__Material shown__

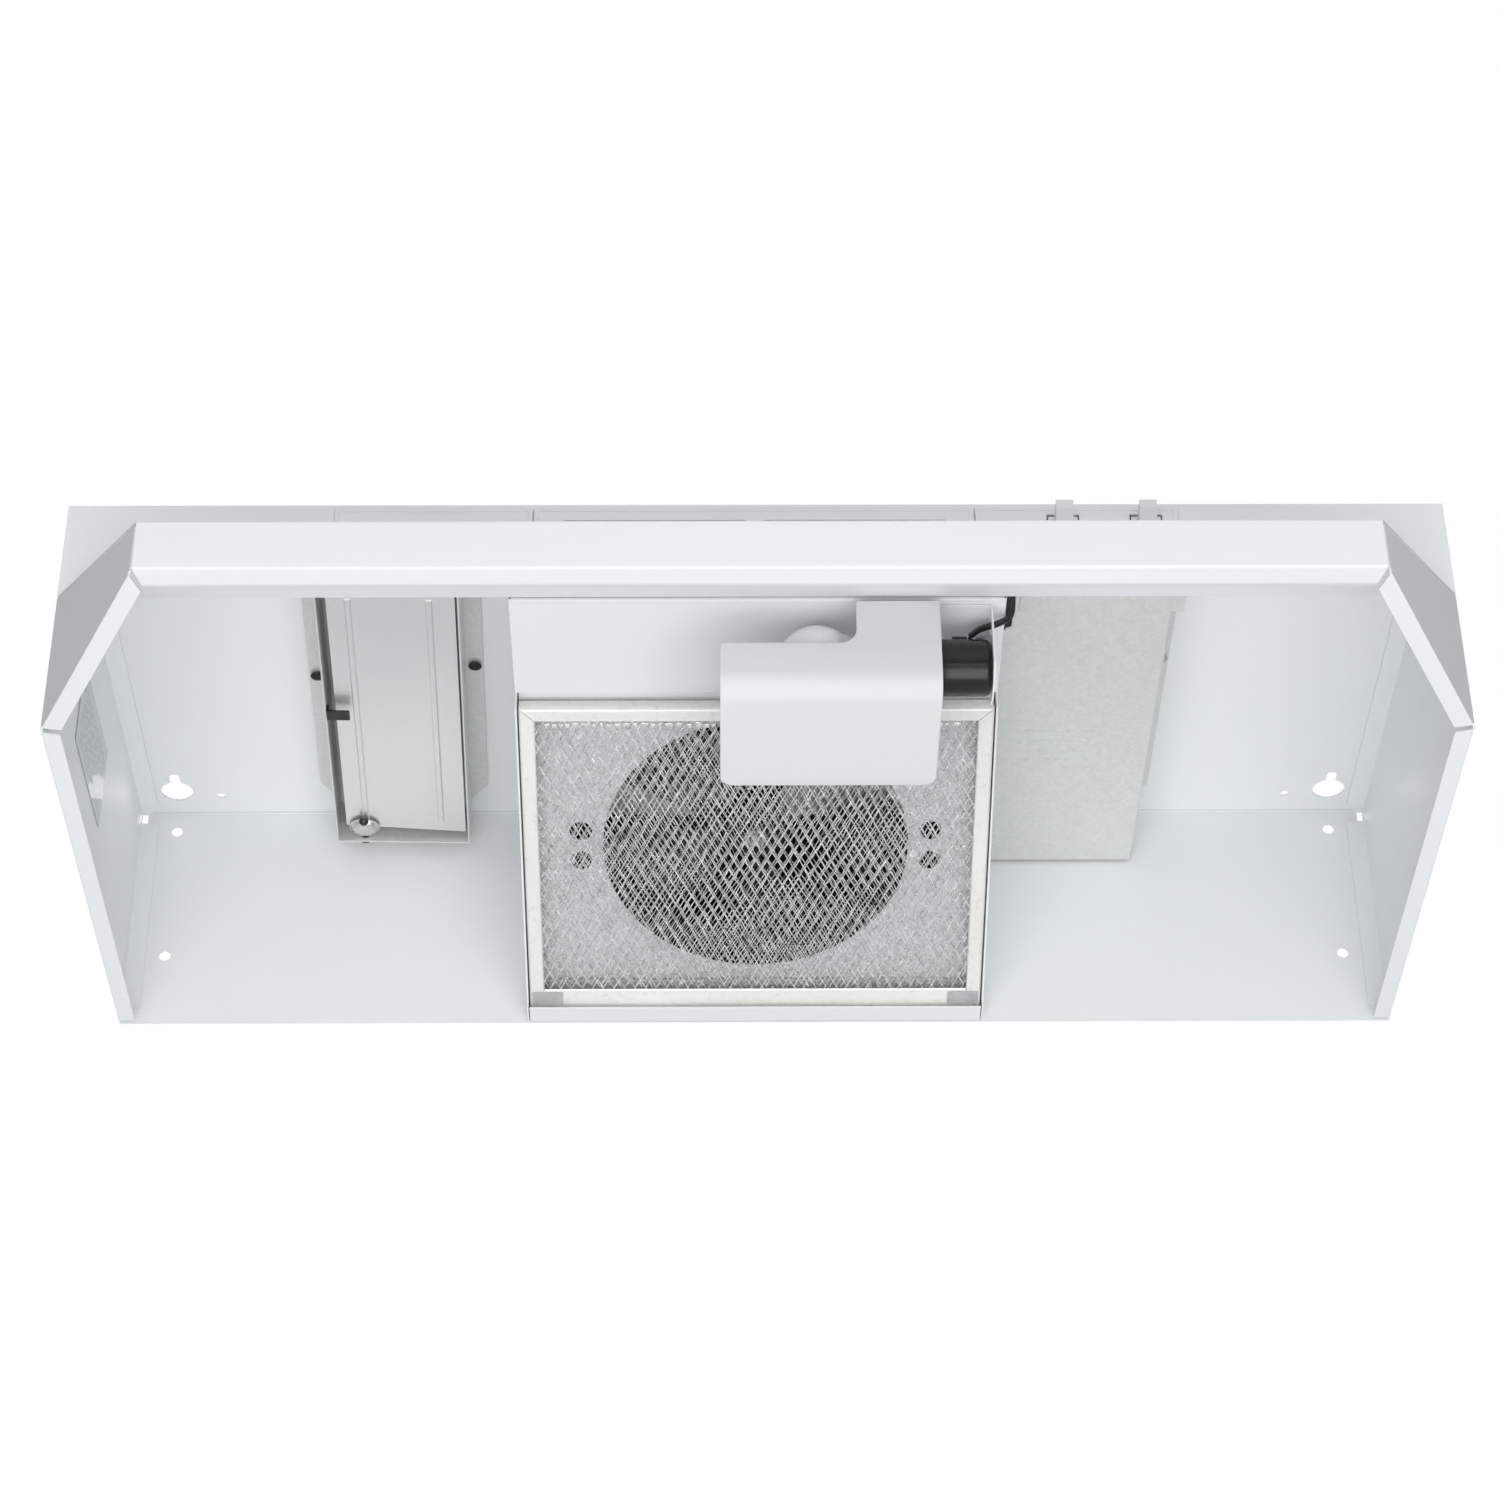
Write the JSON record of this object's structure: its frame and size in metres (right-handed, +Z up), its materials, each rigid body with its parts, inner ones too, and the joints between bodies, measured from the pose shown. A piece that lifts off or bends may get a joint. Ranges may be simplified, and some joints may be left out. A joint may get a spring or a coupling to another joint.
{
  "type": "under cabinet range hood",
  "caption": "Under cabinet range hood: enamelled canopy with a fan box, sloping mesh filter, lamp with frosted lens, two rocker switches and a stowed duct connector.",
  "frame": {"origin": "middle of the overall width and depth, on the canopy's top face that meets the cabinet", "axes": "+X right seen from the front, -Y to the front, +Z up"},
  "size_m": [0.762, 0.4444, 0.1524],
  "materials": {
    "enamel": "smooth white baked enamel, semi-gloss",
    "white_plastic": "moulded white plastic, satin",
    "black_plastic": "black moulded plastic, glossy",
    "black_screw": "blackened steel",
    "grey_plastic": "translucent grey plastic",
    "galvanised": "hot dip galvanised sheet with soft spangle",
    "steel": "plain steel",
    "copper": "enamelled copper winding",
    "bronze": "sintered bronze",
    "aluminium": "bright mill finish",
    "filter_foil": "layered expanded aluminium foil",
    "bulb_glass": "frosted glass",
    "frosted_plastic": "white translucent plastic",
    "rubber": "black rubber",
    "wire": "black insulation",
    "label": "printed paper sticker, no text"
  },
  "bodies": {
    "hood": {"top_back_panel": "enamel", "front_visor": "enamel", "left_side_panel": "enamel", "right_side_panel": "enamel", "top_round_knockout": "enamel", "top_rect_knockout": "enamel", "back_rect_knockout": "enamel", "top_conduit_knockout": "enamel", "back_conduit_knockout": "enamel", "fan_housing": "enamel", "orifice_plate": "enamel", "filter_ledge": "enamel", "socket_bracket": "enamel", "front_blank": "white_plastic", "vent_grille": "white_plastic", "switch_plate": "white_plastic", "fan_switch_case": "white_plastic", "light_switch_case": "white_plastic", "lamp_socket": "black_plastic", "damper_clip": "black_plastic", "collar_screw_left": "black_screw", "collar_screw_right": "black_screw", "wiring_cover": "galvanised", "duct_collar": "galvanised", "motor_bracket": "galvanised", "motor_front_bridge": "galvanised", "motor_rear_bridge": "galvanised", "bracket_screw_left": "steel", "bracket_screw_right": "steel", "motor_stator": "steel", "wiring_cover_screw": "steel", "motor_coil": "copper", "front_bearing": "bronze", "rear_bearing": "bronze", "bulb_base": "aluminium", "bulb_glass": "bulb_glass", "lamp_lens": "frosted_plastic", "wire_grommet": "rubber", "lamp_lead_front": "wire", "lamp_lead_rear": "wire", "motor_lead_front": "wire", "motor_lead_rear": "wire", "wiring_label": "label"},
    "fan": {"impeller": "black_plastic", "impeller_nut": "steel", "motor_shaft": "steel", "motor_rotor": "steel"},
    "fan_switch": {"fan_switch_rocker": "white_plastic"},
    "light_switch": {"light_switch_rocker": "white_plastic"},
    "filter": {"filter_frame": "aluminium", "filter_mesh": "filter_foil", "filter_retainer_left": "grey_plastic", "filter_retainer_right": "grey_plastic"},
    "damper": {"damper_flap": "aluminium", "damper_pivot_front": "black_plastic", "damper_pivot_rear": "black_plastic"}
  },
  "joints": [
    {"name": "fan_spin", "type": "hinge", "parent": "hood", "child": "fan", "pos_m": [0, 0.10597, -0.1113], "axis": [0, 0.3387, 0.9409], "continuous": true},
    {"name": "fan_switch_tilt", "type": "hinge", "parent": "hood", "child": "fan_switch", "pos_m": [0.16916, -0.08204, -0.02184], "axis": [1, 0, 0], "range_deg": [-12, 12]},
    {"name": "light_switch_tilt", "type": "hinge", "parent": "hood", "child": "light_switch", "pos_m": [0.21514, -0.08204, -0.02184], "axis": [1, 0, 0], "range_deg": [0, 20]},
    {"name": "filter_tilt", "type": "hinge", "parent": "hood", "child": "filter", "pos_m": [0, 0.2159, -0.15088], "axis": [1, 0, 0], "range_deg": [0, 12]},
    {"name": "damper_swing", "type": "hinge", "parent": "hood", "child": "damper", "pos_m": [-0.23506, 0.08357, -0.0254], "axis": [-0.0321, 0.9995, 0], "range_deg": [0, 80]}
  ]
}
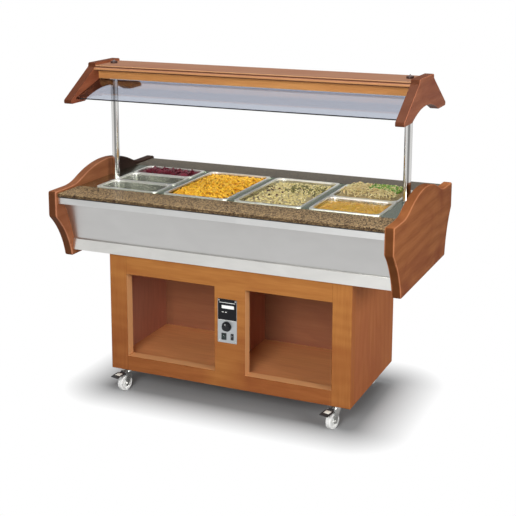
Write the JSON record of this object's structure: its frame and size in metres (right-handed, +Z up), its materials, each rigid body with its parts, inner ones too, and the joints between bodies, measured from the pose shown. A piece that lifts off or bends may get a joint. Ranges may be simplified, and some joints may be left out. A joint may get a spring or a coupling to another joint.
{
  "type": "heated buffet counter",
  "caption": "Heated buffet counter: wooden base on castors, steel hull, granite deck with food pans and a glazed wooden canopy on chrome posts.",
  "frame": {"origin": "on the floor under the middle of the counter", "axes": "+X along the counter to the viewer's right, +Y to the back, +Z up"},
  "size_m": [1.652, 0.952, 1.552],
  "materials": {
    "wood": "satin lacquer",
    "dark_wood": "satin lacquer",
    "stone": "polished granite",
    "steel": "brushed",
    "insulation": "mineral wool",
    "brass": "plain",
    "iron": "painted",
    "chrome": "polished",
    "aluminium": "satin",
    "zinc": "zinc plated",
    "glass": "clear",
    "lamp_glass": "frosted",
    "white_plastic": "matt",
    "black_plastic": "gloss",
    "wheel": "nylon"
  },
  "bodies": {
    "counter": {"base_front_frame": "wood", "base_sides": "wood", "base_back_panel": "wood", "base_bottom": "wood", "base_top": "wood", "niche_floor": "wood", "niche_partition": "wood", "niche_back": "wood", "end_panel_left": "wood", "end_panel_right": "wood", "canopy_end_left": "wood", "canopy_end_right": "wood", "canopy_top_board": "wood", "canopy_fascias": "wood", "granite_strips": "stone", "granite_seals": "black_plastic", "fascia_panels": "steel", "nose_rails": "steel", "lower_rails": "steel", "deck_rails": "steel", "belly_pan": "steel", "well_tank": "steel", "well_insulation": "insulation", "divider_bars": "steel", "drain_pipe": "brass", "heating_element": "steel", "post_sockets": "iron", "canopy_posts": "chrome", "post_cap_nuts": "dark_wood", "glass_panes": "glass", "lamp_batten": "white_plastic", "lamp_tube": "lamp_glass", "cable_gland": "black_plastic", "control_plate": "aluminium", "control_label": "black_plastic", "control_screws": "chrome", "thermostat_body": "white_plastic", "switch_housings": "black_plastic", "castor_plates": "zinc", "castor_bolts": "zinc"},
    "fork_front_left": {"castor_fork_front_left": "zinc"},
    "wheel_front_left": {"castor_wheel_front_left": "wheel"},
    "pedal_front_left": {"brake_pedal_front_left": "zinc"},
    "fork_front_right": {"castor_fork_front_right": "zinc"},
    "wheel_front_right": {"castor_wheel_front_right": "wheel"},
    "pedal_front_right": {"brake_pedal_front_right": "zinc"},
    "fork_rear_left": {"castor_fork_rear_left": "zinc"},
    "wheel_rear_left": {"castor_wheel_rear_left": "wheel"},
    "fork_rear_right": {"castor_fork_rear_right": "zinc"},
    "wheel_rear_right": {"castor_wheel_rear_right": "wheel"},
    "knob": {"thermostat_knob": "black_plastic"},
    "main_switch_rocker": {"main_switch_rocker": "black_plastic"},
    "lamp_switch_rocker": {"lamp_switch_rocker": "black_plastic"},
    "third_pan_front": {"third_pan_front": "steel"},
    "third_pan_middle": {"third_pan_middle": "steel"},
    "third_pan_rear": {"third_pan_rear": "steel"},
    "full_pan_left": {"full_pan_left": "steel"},
    "full_pan_right": {"full_pan_right": "steel"},
    "half_pan_front": {"half_pan_front": "steel"},
    "half_pan_rear": {"half_pan_rear": "steel"}
  },
  "joints": [
    {"name": "swivel_front_left", "type": "hinge", "parent": "counter", "child": "fork_front_left", "pos_m": [-0.526, -0.282, 0.09], "axis": [0, 0, 1], "continuous": true},
    {"name": "roll_front_left", "type": "hinge", "parent": "fork_front_left", "child": "wheel_front_left", "pos_m": [-0.53377, -0.31098, 0.0375], "axis": [-0.9659, 0.2588, 0], "continuous": true},
    {"name": "brake_front_left", "type": "hinge", "parent": "fork_front_left", "child": "pedal_front_left", "pos_m": [-0.53539, -0.31706, 0.09145], "axis": [-0.9659, 0.2588, 0], "range_deg": [-12, 0]},
    {"name": "swivel_front_right", "type": "hinge", "parent": "counter", "child": "fork_front_right", "pos_m": [0.526, -0.282, 0.09], "axis": [0, 0, 1], "continuous": true},
    {"name": "roll_front_right", "type": "hinge", "parent": "fork_front_right", "child": "wheel_front_right", "pos_m": [0.51824, -0.31098, 0.0375], "axis": [-0.9659, 0.2588, 0], "continuous": true},
    {"name": "brake_front_right", "type": "hinge", "parent": "fork_front_right", "child": "pedal_front_right", "pos_m": [0.5166, -0.31706, 0.09145], "axis": [-0.9659, 0.2588, 0], "range_deg": [-12, 0]},
    {"name": "swivel_rear_left", "type": "hinge", "parent": "counter", "child": "fork_rear_left", "pos_m": [-0.526, 0.282, 0.09], "axis": [0, 0, 1], "continuous": true},
    {"name": "roll_rear_left", "type": "hinge", "parent": "fork_rear_left", "child": "wheel_rear_left", "pos_m": [-0.53377, 0.25302, 0.0375], "axis": [-0.9659, 0.2588, 0], "continuous": true},
    {"name": "swivel_rear_right", "type": "hinge", "parent": "counter", "child": "fork_rear_right", "pos_m": [0.526, 0.282, 0.09], "axis": [0, 0, 1], "continuous": true},
    {"name": "roll_rear_right", "type": "hinge", "parent": "fork_rear_right", "child": "wheel_rear_right", "pos_m": [0.51824, 0.25302, 0.0375], "axis": [-0.9659, 0.2588, 0], "continuous": true},
    {"name": "thermostat_turn", "type": "hinge", "parent": "counter", "child": "knob", "pos_m": [0.008, -0.318, 0.401], "axis": [0, -1, 0], "range_deg": [-270, 0]},
    {"name": "main_switch_rock", "type": "hinge", "parent": "counter", "child": "main_switch_rocker", "pos_m": [-0.006, -0.31408, 0.352], "axis": [1, 0, 0], "range_deg": [-16, 0]},
    {"name": "lamp_switch_rock", "type": "hinge", "parent": "counter", "child": "lamp_switch_rocker", "pos_m": [0.035, -0.31449, 0.354], "axis": [1, 0, 0], "range_deg": [-16, 0]},
    {"name": "lift_third_pan_front", "type": "slide", "parent": "counter", "child": "third_pan_front", "axis": [0, 0, 1], "range_m": [0, 0.15]},
    {"name": "lift_third_pan_middle", "type": "slide", "parent": "counter", "child": "third_pan_middle", "axis": [0, 0, 1], "range_m": [0, 0.15]},
    {"name": "lift_third_pan_rear", "type": "slide", "parent": "counter", "child": "third_pan_rear", "axis": [0, 0, 1], "range_m": [0, 0.15]},
    {"name": "lift_full_pan_left", "type": "slide", "parent": "counter", "child": "full_pan_left", "axis": [0, 0, 1], "range_m": [0, 0.15]},
    {"name": "lift_full_pan_right", "type": "slide", "parent": "counter", "child": "full_pan_right", "axis": [0, 0, 1], "range_m": [0, 0.15]},
    {"name": "lift_half_pan_front", "type": "slide", "parent": "counter", "child": "half_pan_front", "axis": [0, 0, 1], "range_m": [0, 0.15]},
    {"name": "lift_half_pan_rear", "type": "slide", "parent": "counter", "child": "half_pan_rear", "axis": [0, 0, 1], "range_m": [0, 0.15]}
  ]
}
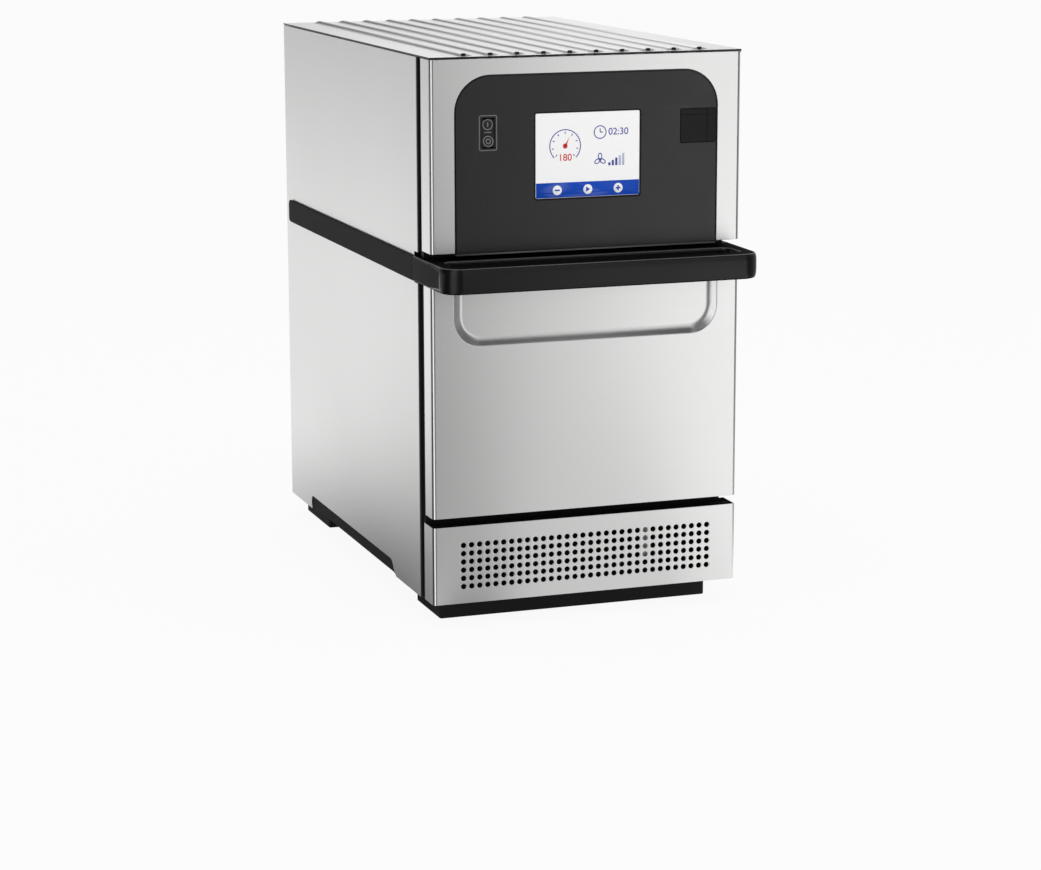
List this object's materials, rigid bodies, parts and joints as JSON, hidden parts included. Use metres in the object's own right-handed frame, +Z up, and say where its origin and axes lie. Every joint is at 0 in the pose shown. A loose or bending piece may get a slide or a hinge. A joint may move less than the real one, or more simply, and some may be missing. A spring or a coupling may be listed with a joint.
{
  "type": "speed oven",
  "caption": "Countertop speed oven with a drop-down door, a full-width handle, a touchscreen fascia, a perforated lower grille and a ribbed lid on two foot rails.",
  "frame": {"origin": "centre of the whole oven's plan, handle included, on the surface that its foot rails stand on", "axes": "+X to the right seen from the front, +Y from the door to the back, +Z up"},
  "size_m": [0.362, 0.653, 0.6228],
  "materials": {
    "stainless": "brushed",
    "zinc_sheet": "galvanised",
    "cavity_steel": "satin",
    "rack_wire": "drawn wire",
    "pin_steel": "turned",
    "catch_steel": "matte",
    "black_steel": "satin powder coat",
    "black_moulding": "satin",
    "black_panel": "satin",
    "black_gloss": "gloss",
    "screen": "gloss",
    "socket": "satin",
    "seal_rubber": "matte",
    "door_core": "matte",
    "glass_wool": "fibrous",
    "cook_plate": "dark non-stick",
    "heater": "oxidised",
    "motor": "satin",
    "converter": "matte",
    "waveguide": "passivated",
    "magnetron": "satin",
    "transformer": "varnished",
    "capacitor": "satin",
    "circuit_board": "solder mask",
    "filter": "matte"
  },
  "bodies": {
    "cabinet": {"base_pan": "zinc_sheet", "front_foot_rail": "black_moulding", "rear_foot_rail": "black_moulding", "left_side_panel": "stainless", "right_side_panel": "stainless", "left_trim_strip": "black_moulding", "right_trim_strip": "black_moulding", "top_panel": "stainless", "rear_panel": "zinc_sheet", "cable_gland": "black_moulding", "front_frame": "black_steel", "oven_cavity": "cavity_steel", "impinger_plate": "cavity_steel", "fan_guard": "cavity_steel", "left_insulation": "glass_wool", "right_insulation": "glass_wool", "blower_housing": "zinc_sheet", "heater_element": "heater", "fan_motor": "motor", "air_duct": "zinc_sheet", "catalytic_converter": "converter", "exhaust_duct": "zinc_sheet", "waveguide": "waveguide", "magnetron": "magnetron", "hv_transformer": "transformer", "hv_capacitor": "capacitor", "cooling_fan_housing": "black_moulding", "electronics_tray": "zinc_sheet", "power_board": "circuit_board", "control_board": "circuit_board", "upper_fascia": "stainless", "control_panel": "black_panel", "touchscreen": "screen", "switch_housing": "black_panel", "usb_cover_strip": "black_panel", "usb_socket": "socket", "left_hinge_bracket": "zinc_sheet", "right_hinge_bracket": "zinc_sheet", "left_hinge_pin": "pin_steel", "right_hinge_pin": "pin_steel", "left_interlock_switch": "black_panel", "right_interlock_switch": "black_panel"},
    "door": {"door_outer_skin": "stainless", "door_core": "door_core", "door_inner_plate": "cavity_steel", "door_seal": "seal_rubber", "door_handle": "black_moulding", "left_hinge_arm": "pin_steel", "right_hinge_arm": "pin_steel", "left_door_latch": "pin_steel", "right_door_latch": "pin_steel"},
    "convection_fan": {"convection_fan": "zinc_sheet"},
    "cooling_fan": {"cooling_fan_rotor": "black_moulding"},
    "rack": {"oven_rack": "rack_wire"},
    "plate": {"cook_plate": "cook_plate"},
    "grille": {"grille_panel": "stainless", "air_filter": "filter", "grille_catch": "catch_steel"},
    "rocker": {"power_switch": "black_gloss"},
    "socket_flap": {"usb_cover": "black_panel"}
  },
  "joints": [
    {"name": "door_hinge", "type": "hinge", "parent": "cabinet", "child": "door", "pos_m": [0, -0.2535, 0.135], "axis": [1, 0, 0], "range_deg": [0, 90]},
    {"name": "convection_fan_spin", "type": "hinge", "parent": "cabinet", "child": "convection_fan", "pos_m": [0, 0.0963, 0.25], "axis": [0, 1, 0], "continuous": true},
    {"name": "cooling_fan_spin", "type": "hinge", "parent": "cabinet", "child": "cooling_fan", "pos_m": [-0.072, -0.22, 0.0812], "axis": [0, 1, 0], "continuous": true},
    {"name": "rack_lift", "type": "slide", "parent": "cabinet", "child": "rack", "axis": [0, 0, 1], "range_m": [0, 0.03]},
    {"name": "plate_lift", "type": "slide", "parent": "rack", "child": "plate", "axis": [0, 0, 1], "range_m": [0, 0.08]},
    {"name": "grille_pull", "type": "slide", "parent": "cabinet", "child": "grille", "axis": [0, -1, 0], "range_m": [0, 0.08]},
    {"name": "power_rocker", "type": "hinge", "parent": "cabinet", "child": "rocker", "pos_m": [-0.1132, -0.264, 0.5392], "axis": [1, 0, 0], "range_deg": [0, 10]},
    {"name": "socket_flap_hinge", "type": "hinge", "parent": "cabinet", "child": "socket_flap", "pos_m": [0.1383, -0.2685, 0.5392], "axis": [0, 0, 1], "range_deg": [0, 100]}
  ]
}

__Problem to solve__
Where a line holds "included", copy that line.

__The response__
List this object's materials, rigid bodies, parts and joints as JSON, hidden parts included. Use metres in the object's own right-handed frame, +Z up, and say where its origin and axes lie. Every joint is at 0 in the pose shown. A loose or bending piece may get a slide or a hinge. A joint may move less than the real one, or more simply, and some may be missing. A spring or a coupling may be listed with a joint.
  "frame": {"origin": "centre of the whole oven's plan, handle included, on the surface that its foot rails stand on", "axes": "+X to the right seen from the front, +Y from the door to the back, +Z up"},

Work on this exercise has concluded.